Fig. 2: Real-space view of the strain-induced 6 × 1 phase.
figure 2

a, b Large scale STM images of an (a) unstrained and (b) strained sample at 4.5 K. A characterization of the strained sample at various points across the surface is shown in Supplementary Fig. S3. c, e LEED images of (c) unstrained (E = 85 eV) and (e) strained samples (E = 60 eV) at T = 30 K. A single rotational domain and 6 × 1 periodicity are observed in the LEED pattern of the strained sample. d, f Atomic resolution STM images of the large scale images from (a) and (b). The line cut marked in (f) is presented in (g) and reveals the 6× periodicity (red box) of the phase. Black vertical lines highlight inequivalent blocks of three atoms, which are differentiated by their respective heights (horizontal dashed lines). h Real-space ARPES intensity map (hν =6.3 eV, T = 30 K) of a strained sample revealing strain-induced effects on the millimeter scale. The corresponding ARPES spectra obtained with a microfocused laser is shown in Supplementary Fig. S4.
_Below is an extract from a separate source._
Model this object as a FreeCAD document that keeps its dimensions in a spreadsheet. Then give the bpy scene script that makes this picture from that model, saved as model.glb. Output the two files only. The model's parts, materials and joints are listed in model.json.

Real-space structure and mapping of the strained phase

The 6 × 1 periodicity of the strain-induced state is confirmed in Fig. 2, which demonstrates the effect of strain on the real-space surface structure as revealed by low-temperature scanning tunneling microscopy (STM) measurements. Unstrained samples display a mixture of differently oriented domains (Fig. 2a), which form due to the three-fold degeneracy of the high-temperature phase. Within these rotational domains, there exist multiple phases with different 3n + 2 periodicities (Fig. 2d). Again, in contrast, strained samples reveal a clear unidirectional domain (Fig. 2b), with a single 6 × 1 periodicity (Fig. 2f). The line cut in Fig. 2g shows that two nonidentical groups of three atoms comprise the 6 × 1 periodicity in agreement with previous work15,20. Although the individual STM images are limited in size, the same 6 × 1 phase—always with the same orientation—is found in multiple images across the sample surface over hundreds of microns: more than half of the sample area (Supplementary Fig. S3). This macroscopic domain size is also seen in low energy electron diffraction (LEED), which averages over a region of similar dimensions (Fig. 2c and e). In the strained case, we indeed record a single domain orientation with 6 × 1 periodicity, contrasting the clear three-fold directionality of the unstrained sample. Further corroboration is obtained from micro-ARPES mapping (Fig. 2h), obtained by integrating the intensity of the sharp surface states characteristic of the 6 × 1 phase (Supplementary Fig. S4) across the sample surface. This reveals that the 6 × 1 phase is found over a continuous region of dimensions ~0.5 × 0.4 mm2.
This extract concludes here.